Third Normal Form (3NF)
- Must be in 2NF.
- Eliminate transitive dependencies by moving non-key attributes that depend on the other non-key attributes to separate tables.
- Example: If "Course" depends on "Department", create a "Departments" table with columns (DepartmentID, DepartmentName) and link it to the "Courses" table.
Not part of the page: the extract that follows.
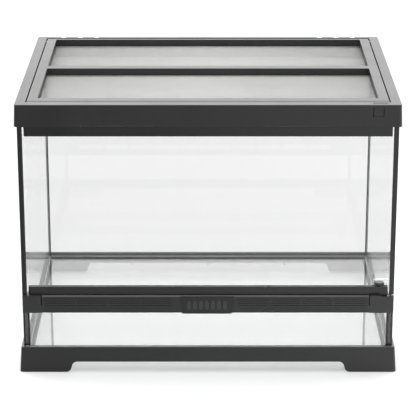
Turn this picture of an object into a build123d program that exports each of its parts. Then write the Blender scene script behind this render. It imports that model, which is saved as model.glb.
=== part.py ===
"""Front-opening glass cage for a hamster: moulded base and top frames, bonded glass panes, one glass
door on vertical pins and a hinged mesh lid. Millimetres, +Z up, front towards -Y, origin on the floor
under the middle of the cage. Each sub-part is written to parts/NODE.step."""

from build123d import *
import math
import os

os.makedirs("parts", exist_ok=True)

# Overall size
TOP_W = 600.0  # top frame at its upper edge
TOP_D = 450.0
SKIRT_FLARE = 1.5  # how much wider each side is at the skirt's lower edge
TOP_Z = 446.3
SKIRT_Z = 411.0  # lower edge of the top frame's skirt
BASE_Z = 42.4  # upper edge of the base frame
BASE_FLOOR_W = 608.0
BASE_FLOOR_D = 458.0
BASE_FLARE = 3.0  # each side, floor against upper edge
CORNER_R = 6.0
WALL = 3.0  # moulded plastic wall

# Glass box, standing on the base frame's ledge
GLASS_X = 294.3  # outer face of the side panes
FRONT_X = 297.0  # half the width of the lower front pane, which laps over the side panes
GLASS_FRONT = -218.5  # outer face of the lower front pane
GLASS_REAR = 221.5  # outer face of the back pane
SIDE_T = 4.4
PANE_T = 4.0
LEDGE_Z = 31.5
SIDE_TOP = TOP_Z - 3.4
BACK_TOP = SKIRT_Z + 9.0
FRONT_PANE_TOP = 108.2
BOND_T = 0.8  # silicone between the lower front pane and the side panes
SIDE_FRONT = GLASS_FRONT + PANE_T + BOND_T
INNER_X = GLASS_X - SIDE_T
BACK_INNER = GLASS_REAR - PANE_T
FLOOR_TOP = LEDGE_Z + PANE_T
REAR_BEAD = 2.2  # silicone bead in the rear corners
FRONT_BEAD = 3.2
FLOOR_BEAD = 2.6

# Base frame
LEDGE_IN_X = 282.0
LEDGE_FRONT = -204.0
LEDGE_REAR = 207.0
LEDGE_T = 5.0
FOOT_GAP_H = 17.4
FRONT_GAP = 222.5  # half the gap between the feet at the floor
SIDE_GAP = 147.0
GAP_SLOPE = 4.5
TOE_R = 9.0

# Vent rail across the front, under the door
RAIL_Z0 = 99.6
RAIL_Z1 = 129.2
RAIL_FRONT = -221.5
RAIL_REAR = -203.5
CAP_L0, CAP_L1 = -297.2, -267.4
CAP_R0, CAP_R1 = 259.0, 297.2
SLIT = 1.5
SLIT_H = 16.8
LOUVRE_PITCH = 3.25

# Door
DOOR_X = 287.7
DOOR_FRONT = -216.1
DOOR_T = 9.0
DOOR_Y = DOOR_FRONT + DOOR_T / 2
DOOR_PANE_T = 4.0
CH_LOW_Z0, CH_LOW_Z1 = 129.8, 142.6
CH_TOP_Z0, CH_TOP_Z1 = 392.8, 409.9
PANE_Z0, PANE_Z1 = CH_LOW_Z0 + 6.2, CH_TOP_Z1 - 6.2
PIN_DEPTH = 9.9  # how far the bottom pin and the latch reach below the rail's top
HINGE_X = -283.0
PIN_R = 2.0
RUN = 0.05  # radial running clearance
LATCH_X = 274.0
LATCH_TRAVEL = 3.0
KNOB_R = 8.6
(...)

Boyce-Codd Normal Form (BCNF)
- Must be in 3NF.
- Every determinant is a candidate key.
- Example: If there are functional dependencies like StudentID -> Name and StudentID, Course -> Grade, ensure StudentID is the candidate key, and Course is functionally dependent on StudentID.
Example
Step 1: Create the Initial Tables
-- Create Employees table
CREATE TABLE Employees (
EmpID INT PRIMARY KEY,
Name VARCHAR(100) NOT NULL,
DeptID INT,
DeptName VARCHAR(100)
);
-- Create Departments table
CREATE TABLE Departments (
DeptID INT PRIMARY KEY,
DeptName VARCHAR(100),
ManagerID INT,
ManagerName VARCHAR(100)
);
Step 2: Normalize the Employees Table
-- Create a new table for Employee Details
CREATE TABLE EmployeeDetails (
EmpID INT PRIMARY KEY,
DeptName VARCHAR(100),
FOREIGN KEY (EmpID) REFERENCES Employees(EmpID)
);
-- Drop redundant column DeptName from Employees table
ALTER TABLE Employees DROP COLUMN DeptName;
Step 3: Normalize the Departments Table
-- Create a new table for Managers
CREATE TABLE Managers (
ManagerID INT PRIMARY KEY,
ManagerName VARCHAR(100),
FOREIGN KEY (ManagerID) REFERENCES Employees(EmpID)
);
-- Drop redundant columns ManagerID and ManagerName from Departments table
ALTER TABLE Departments DROP COLUMN ManagerID;
ALTER TABLE Departments DROP COLUMN ManagerName;
This normalization process ensures that data is organized efficiently, eliminating redundancy and maintaining data integrity.
Conclusion
Now we have a basic understanding of Data Normalization: Functional dependencies, Armstrong's inference rule, & Normalization (up to BCNF).